• **Written request**
Take the data below and copy exactly the lines starting at the one with "cutters = [build_leaf(name, leaf)" and finishing at the one with "points = [vertex.co", both included.

[START]

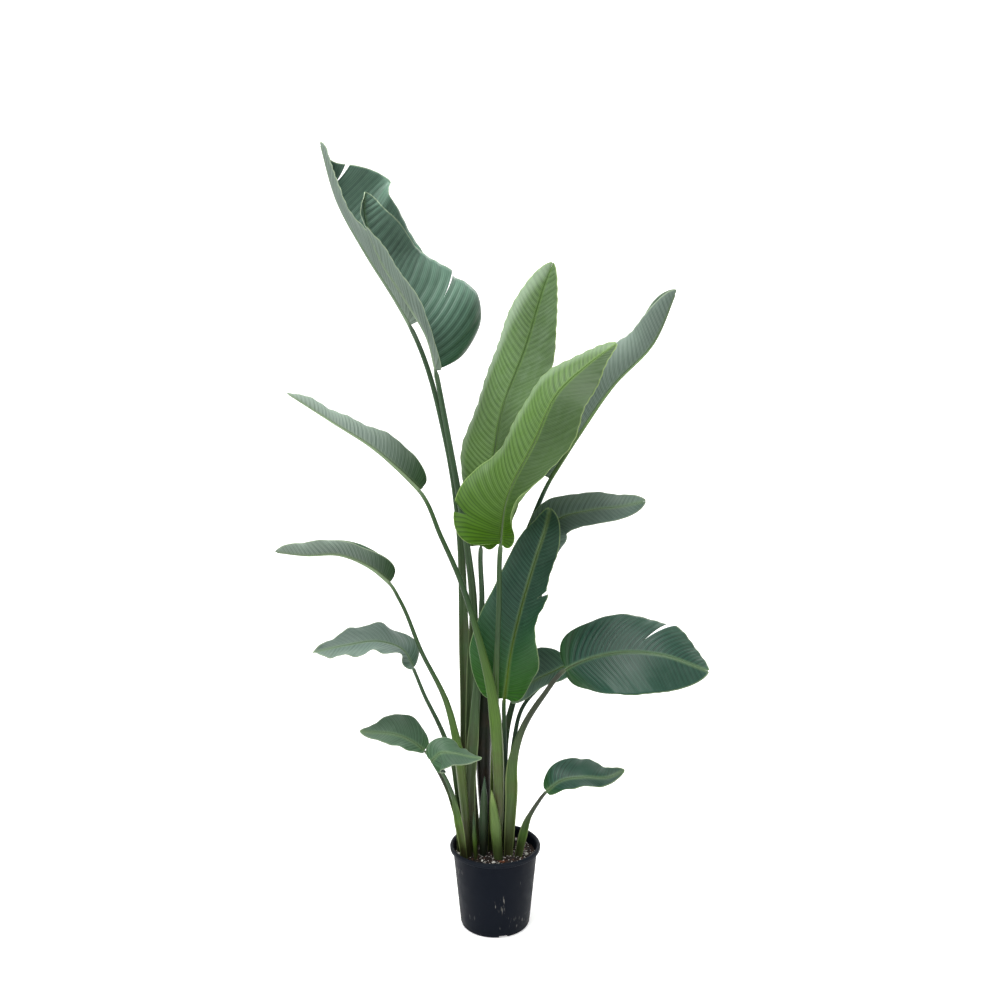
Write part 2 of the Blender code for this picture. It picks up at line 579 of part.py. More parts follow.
def build_pot():
    neck = POT_HEIGHT - POT_LIP_HEIGHT
    lip = POT_LIP_RADIUS
    profile = [
        (0, 0), (POT_BASE_RADIUS - POT_CORNER, 0), (POT_BASE_RADIUS - 0.0015, 0.0015),
        (POT_BASE_RADIUS, POT_CORNER), (POT_NECK_RADIUS, neck), (lip - 0.0015, neck),
        (lip, neck + 0.002), (lip, POT_HEIGHT - 0.003), (lip - 0.0025, POT_HEIGHT),
        (lip - 0.0065, POT_HEIGHT), (POT_NECK_RADIUS - POT_WALL, POT_HEIGHT - 0.006),
        (POT_NECK_RADIUS - POT_WALL, neck), (pot_inner_radius(POT_CORNER), POT_CORNER),
        (POT_BASE_RADIUS - POT_CORNER, POT_WALL), (0, POT_WALL),
    ]
    pot = turned("pot", profile, POT_SEGMENTS, "pot")
    for k in range(DRAIN_COUNT):
        angle = math.radians(DRAIN_FIRST_ANGLE + 360 / DRAIN_COUNT * k)
        add_cut(pot, drain_cutter(k, angle))


def drain_cutter(number, angle):
    # Slot through the bottom corner: part of the wall and part of the floor.
    inner = POT_BASE_RADIUS - DRAIN_REACH
    outer = POT_BASE_RADIUS + 0.01
    half = DRAIN_WIDTH / 2
    corners = []
    for z in (-0.005, DRAIN_HEIGHT):
        for r, s in ((inner, -half), (outer, -half), (outer, half), (inner, half)):
            corners.append((r * math.cos(angle) - s * math.sin(angle),
                            r * math.sin(angle) + s * math.cos(angle), z))
    faces = [(0, 3, 2, 1), (4, 5, 6, 7), (0, 1, 5, 4), (1, 2, 6, 5), (2, 3, 7, 6), (3, 0, 4, 7)]
    cutter = add_object("cut_drain_%d" % number, corners, faces, "pot")
    cutter.hide_render = True
    cutter.display_type = "WIRE"
    return cutter


def add_cut(target, cutter):
    cut = target.modifiers.new(cutter.name, "BOOLEAN")
    cut.operation = "DIFFERENCE"
    cut.solver = "EXACT"
    cut.object = cutter


def build_soil(cutters):
    foot = POT_WALL + GAP
    neck = POT_CORNER + GAP
    profile = [
        (0, foot), (POT_BASE_RADIUS - POT_CORNER - 2 * GAP, foot),
        (pot_inner_radius(neck) - GAP, neck), (pot_inner_radius(SOIL_TOP) - GAP, SOIL_TOP),
        (0, SOIL_TOP),
    ]
    soil = turned("soil", profile, POT_SEGMENTS, "soil")
    for cutter in cutters:
        add_cut(soil, cutter)


def build_lump(name, lump):
    # Low faceted lump with a flat underside, lying on the soil.
    x, y, length, width, height, turn = lump
    angle = math.radians(turn)
    base = SOIL_TOP + GAP
    vertices = []
    for share, level in ((0.8, 0.0), (1.0, 0.4), (0.55, 1.0)):
        for k in range(7):
            a = 2 * math.pi * k / 7
            uneven = 1 + 0.12 * math.sin(3 * a + turn)
            u = length / 2 * share * uneven * math.cos(a)
            v = width / 2 * share * uneven * math.sin(a)
            vertices.append((x + u * math.cos(angle) - v * math.sin(angle),
                             y + u * math.sin(angle) + v * math.cos(angle), base + height * level))
    faces = [tuple(range(6, -1, -1)), tuple(range(14, 21))]
    for ring in (0, 7):
        for k in range(7):
            n = (k + 1) % 7
            faces.append((ring + k, ring + n, ring + 7 + n, ring + 7 + k))
    add_object(name, vertices, faces, "perlite" if name.startswith("perlite") else "bark")


def build():
    clear_scene()
    cutters = [build_leaf(name, leaf) for name, leaf in LEAVES.items()]
    cutters += [build_shoot(name, shoot) for name, shoot in SHOOTS.items()]
    build_pot()
    build_soil(cutters)
    for name, lump in LUMPS.items():
        build_lump(name, lump)


build()
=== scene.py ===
# Potted bird of paradise in a blow moulded nursery pot, built round its CAD part.
import math

import bmesh
import bpy
import numpy as np
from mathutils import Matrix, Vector


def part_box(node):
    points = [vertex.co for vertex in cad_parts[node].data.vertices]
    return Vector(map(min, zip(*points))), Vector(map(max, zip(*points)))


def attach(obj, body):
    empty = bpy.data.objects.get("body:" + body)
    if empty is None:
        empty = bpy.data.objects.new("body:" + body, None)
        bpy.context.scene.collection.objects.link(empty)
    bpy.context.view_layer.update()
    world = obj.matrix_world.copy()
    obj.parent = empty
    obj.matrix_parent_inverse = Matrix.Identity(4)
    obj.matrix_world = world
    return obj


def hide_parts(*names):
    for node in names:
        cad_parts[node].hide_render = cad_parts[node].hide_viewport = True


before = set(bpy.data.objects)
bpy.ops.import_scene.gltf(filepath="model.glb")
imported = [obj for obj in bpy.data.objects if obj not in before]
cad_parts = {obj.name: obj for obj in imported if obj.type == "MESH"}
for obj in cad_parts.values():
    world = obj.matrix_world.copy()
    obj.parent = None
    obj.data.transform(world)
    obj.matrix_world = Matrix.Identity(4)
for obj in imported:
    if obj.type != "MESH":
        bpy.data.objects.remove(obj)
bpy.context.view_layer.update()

viewer = dict(place=(0.008, -2.587, 1.487), tilt=83.7, lens=34.56)

cameraData = bpy.data.cameras.new("camera")
cameraData.lens = viewer["lens"]
cameraData.sensor_width = 36
camera = bpy.data.objects.new("camera", cameraData)
camera.location = viewer["place"]
camera.rotation_euler = (math.radians(viewer["tilt"]), 0, 0)
bpy.context.scene.collection.objects.link(camera)
bpy.context.scene.camera = camera


def toLinear(hexCode, alpha=1.0):
    # sRGB hex to the linear values a shader wants
    parts = [int(hexCode[i:i + 2], 16) / 255 for i in (1, 3, 5)]
    return tuple(c / 12.92 if c <= 0.04045 else ((c + 0.055) / 1.055) ** 2.4 for c in parts) + (alpha,)


def fillSockets(tree, sockets, values):
    # a socket takes a link, a hex colour or a plain value
    for key, value in values.items():
        if isinstance(value, bpy.types.NodeSocket):
            tree.links.new(value, sockets[key])
        else:
            sockets[key].default_value = toLinear(value) if isinstance(value, str) else value


def addNode(tree, kind, values=None, out=0, stops=(), **settings):
    # one node: settings, socket values or links, ramp stops; gives one output, or the node for None
    node = tree.nodes.new(kind)
    for key, value in settings.items():
        setattr(node, key, value)
    fillSockets(tree, node.inputs, values or {})
    if stops:
        ramp = node.color_ramp.elements
        while len(ramp) < len(stops):
            ramp.new(0.5)
        for element, (place, colour) in zip(ramp, stops):
            element.position = place
            element.color = toLinear(colour)
    return node if out is None else node.outputs[out]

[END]

• **Full response**
    cutters = [build_leaf(name, leaf) for name, leaf in LEAVES.items()]
    cutters += [build_shoot(name, shoot) for name, shoot in SHOOTS.items()]
    build_pot()
    build_soil(cutters)
    for name, lump in LUMPS.items():
        build_lump(name, lump)


build()
=== scene.py ===
# Potted bird of paradise in a blow moulded nursery pot, built round its CAD part.
import math

import bmesh
import bpy
import numpy as np
from mathutils import Matrix, Vector


def part_box(node):
    points = [vertex.co for vertex in cad_parts[node].data.vertices]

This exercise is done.